Recent progress in modifications of g-C₃N₄ for photocatalytic hydrogen evolution and CO₂ reduction

Photocatalytic H₂ evolution and CO₂ reduction are promising technologies for addressing environmental and energy issues. g-C₃N₄ is one of most promising materials to form improved catalysts because of its exceptional electrical structure, physical and chemical characteristics, and distinctive metal-free feature. This article provides a summary of current advancements in g-C₃N₄-based catalysts from innovative design approaches and their applications. Hydrogen evolution has reached 6305.18 µmol g⁻¹ h⁻¹ and >9 h of stability using the SnS₂/g-C₃N₄ heterojunction.
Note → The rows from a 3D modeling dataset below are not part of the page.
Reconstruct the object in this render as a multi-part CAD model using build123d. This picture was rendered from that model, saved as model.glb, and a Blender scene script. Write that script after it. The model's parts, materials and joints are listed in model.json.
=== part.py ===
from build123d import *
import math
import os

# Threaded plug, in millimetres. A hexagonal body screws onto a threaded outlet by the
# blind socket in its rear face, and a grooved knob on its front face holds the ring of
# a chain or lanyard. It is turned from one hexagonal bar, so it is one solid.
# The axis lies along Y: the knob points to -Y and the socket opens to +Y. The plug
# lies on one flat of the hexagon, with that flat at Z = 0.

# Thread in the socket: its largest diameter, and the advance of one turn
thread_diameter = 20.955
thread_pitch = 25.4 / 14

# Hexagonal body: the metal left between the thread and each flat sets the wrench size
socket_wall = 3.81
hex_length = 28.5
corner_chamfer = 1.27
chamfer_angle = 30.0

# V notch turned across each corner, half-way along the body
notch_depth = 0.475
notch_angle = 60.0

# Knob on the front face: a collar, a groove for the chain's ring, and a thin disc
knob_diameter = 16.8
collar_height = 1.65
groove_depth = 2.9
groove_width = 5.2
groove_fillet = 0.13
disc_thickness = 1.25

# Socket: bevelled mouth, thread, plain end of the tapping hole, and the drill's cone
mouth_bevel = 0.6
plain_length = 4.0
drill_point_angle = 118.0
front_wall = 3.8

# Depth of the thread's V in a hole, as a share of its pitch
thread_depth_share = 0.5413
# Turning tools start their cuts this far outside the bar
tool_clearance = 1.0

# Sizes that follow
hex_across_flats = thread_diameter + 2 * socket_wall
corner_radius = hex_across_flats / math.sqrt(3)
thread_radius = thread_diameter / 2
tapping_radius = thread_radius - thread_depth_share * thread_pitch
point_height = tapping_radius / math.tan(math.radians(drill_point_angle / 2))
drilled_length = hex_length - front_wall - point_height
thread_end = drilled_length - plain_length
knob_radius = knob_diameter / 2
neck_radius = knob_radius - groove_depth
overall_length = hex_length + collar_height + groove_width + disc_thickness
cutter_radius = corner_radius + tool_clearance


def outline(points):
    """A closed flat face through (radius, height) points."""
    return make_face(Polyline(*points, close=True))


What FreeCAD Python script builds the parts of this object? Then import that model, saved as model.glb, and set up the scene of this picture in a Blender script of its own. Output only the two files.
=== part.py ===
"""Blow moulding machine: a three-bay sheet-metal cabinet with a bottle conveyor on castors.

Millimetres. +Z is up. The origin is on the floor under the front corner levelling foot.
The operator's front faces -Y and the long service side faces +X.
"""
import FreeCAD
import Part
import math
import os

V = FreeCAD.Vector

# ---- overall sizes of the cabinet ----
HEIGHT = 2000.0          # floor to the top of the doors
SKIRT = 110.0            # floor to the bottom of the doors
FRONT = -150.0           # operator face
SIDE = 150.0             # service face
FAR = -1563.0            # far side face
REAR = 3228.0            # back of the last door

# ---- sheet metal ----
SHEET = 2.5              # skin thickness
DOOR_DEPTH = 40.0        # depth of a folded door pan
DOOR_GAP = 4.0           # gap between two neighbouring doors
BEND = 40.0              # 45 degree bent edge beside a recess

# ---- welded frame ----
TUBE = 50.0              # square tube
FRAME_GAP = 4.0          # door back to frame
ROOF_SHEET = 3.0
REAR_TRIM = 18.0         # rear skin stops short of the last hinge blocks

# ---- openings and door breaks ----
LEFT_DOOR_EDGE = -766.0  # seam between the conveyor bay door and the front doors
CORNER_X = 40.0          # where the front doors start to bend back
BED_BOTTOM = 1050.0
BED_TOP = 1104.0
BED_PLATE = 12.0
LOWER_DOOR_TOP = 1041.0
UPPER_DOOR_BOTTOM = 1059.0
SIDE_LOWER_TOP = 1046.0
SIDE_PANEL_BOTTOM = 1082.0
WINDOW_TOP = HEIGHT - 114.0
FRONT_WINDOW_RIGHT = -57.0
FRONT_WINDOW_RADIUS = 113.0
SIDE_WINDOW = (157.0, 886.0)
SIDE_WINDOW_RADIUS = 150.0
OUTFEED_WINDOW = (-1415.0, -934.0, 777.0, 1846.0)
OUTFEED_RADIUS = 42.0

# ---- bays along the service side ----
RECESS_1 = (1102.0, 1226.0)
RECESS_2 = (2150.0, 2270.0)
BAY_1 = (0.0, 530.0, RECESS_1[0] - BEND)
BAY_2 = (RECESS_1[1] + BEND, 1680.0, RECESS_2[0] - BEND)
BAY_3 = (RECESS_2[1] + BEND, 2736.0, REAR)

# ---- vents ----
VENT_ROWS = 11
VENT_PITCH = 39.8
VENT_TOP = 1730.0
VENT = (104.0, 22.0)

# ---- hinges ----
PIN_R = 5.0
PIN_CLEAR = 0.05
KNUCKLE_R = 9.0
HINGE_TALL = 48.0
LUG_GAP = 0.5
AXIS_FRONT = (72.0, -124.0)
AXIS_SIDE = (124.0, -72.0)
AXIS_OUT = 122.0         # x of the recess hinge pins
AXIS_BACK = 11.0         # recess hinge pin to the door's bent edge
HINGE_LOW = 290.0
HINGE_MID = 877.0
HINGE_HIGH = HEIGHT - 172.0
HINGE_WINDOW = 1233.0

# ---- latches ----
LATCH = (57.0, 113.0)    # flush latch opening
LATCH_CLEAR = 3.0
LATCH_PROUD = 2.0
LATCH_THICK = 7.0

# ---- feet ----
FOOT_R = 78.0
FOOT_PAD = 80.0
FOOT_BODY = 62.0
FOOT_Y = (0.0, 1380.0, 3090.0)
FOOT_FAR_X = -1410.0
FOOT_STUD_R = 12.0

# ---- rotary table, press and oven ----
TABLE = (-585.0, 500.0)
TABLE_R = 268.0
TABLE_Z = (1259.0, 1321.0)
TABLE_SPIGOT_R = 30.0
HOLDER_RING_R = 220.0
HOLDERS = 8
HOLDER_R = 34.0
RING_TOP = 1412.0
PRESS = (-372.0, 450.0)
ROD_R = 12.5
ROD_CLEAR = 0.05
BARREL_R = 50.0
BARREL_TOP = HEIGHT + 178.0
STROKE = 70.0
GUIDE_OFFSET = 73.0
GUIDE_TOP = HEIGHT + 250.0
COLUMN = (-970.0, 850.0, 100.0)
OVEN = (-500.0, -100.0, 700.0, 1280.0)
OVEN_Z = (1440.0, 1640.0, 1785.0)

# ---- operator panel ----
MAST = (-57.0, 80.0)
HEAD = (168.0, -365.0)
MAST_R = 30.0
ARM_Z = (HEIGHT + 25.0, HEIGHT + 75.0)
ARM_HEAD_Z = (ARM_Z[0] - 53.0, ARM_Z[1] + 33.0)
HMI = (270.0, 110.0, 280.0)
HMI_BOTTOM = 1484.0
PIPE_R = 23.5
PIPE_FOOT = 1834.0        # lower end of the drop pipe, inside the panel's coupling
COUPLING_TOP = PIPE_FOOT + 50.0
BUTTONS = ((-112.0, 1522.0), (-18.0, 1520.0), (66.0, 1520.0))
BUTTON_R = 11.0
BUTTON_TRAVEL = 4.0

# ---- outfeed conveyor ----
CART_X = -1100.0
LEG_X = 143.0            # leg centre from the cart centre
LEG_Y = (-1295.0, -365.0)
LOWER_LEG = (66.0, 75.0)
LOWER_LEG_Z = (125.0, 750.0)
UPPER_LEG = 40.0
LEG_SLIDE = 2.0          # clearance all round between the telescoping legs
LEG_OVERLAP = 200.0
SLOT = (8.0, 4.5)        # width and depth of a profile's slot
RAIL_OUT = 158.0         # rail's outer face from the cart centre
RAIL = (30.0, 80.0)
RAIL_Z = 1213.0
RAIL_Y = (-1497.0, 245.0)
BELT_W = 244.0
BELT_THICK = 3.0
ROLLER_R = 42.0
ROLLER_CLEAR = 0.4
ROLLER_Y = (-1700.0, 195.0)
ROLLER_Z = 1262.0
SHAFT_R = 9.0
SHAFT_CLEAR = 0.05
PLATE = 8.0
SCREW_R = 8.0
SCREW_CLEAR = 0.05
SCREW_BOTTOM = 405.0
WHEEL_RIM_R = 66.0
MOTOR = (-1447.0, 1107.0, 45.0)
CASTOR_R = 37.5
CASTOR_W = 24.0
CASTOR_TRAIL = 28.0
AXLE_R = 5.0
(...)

Additionally, the ZnO/Au/g-C₃N₄ maintains a constant CO generation rate of 689.7 mol m⁻² during the 8 h reaction. To fully understand the interior relationship of theory-structure performance on g-C₃N₄-based materials, modifications are studied simultaneously. Furthermore, the synthesis of g-C₃N₄ and g-C₃N₄-based materials, as well as their respective instances, have been reported. The reduction of CO₂ and H₂ generation is summarized. Lastly, a short overview of the present issues and potential alternatives for g-C₃N₄-based materials is provided.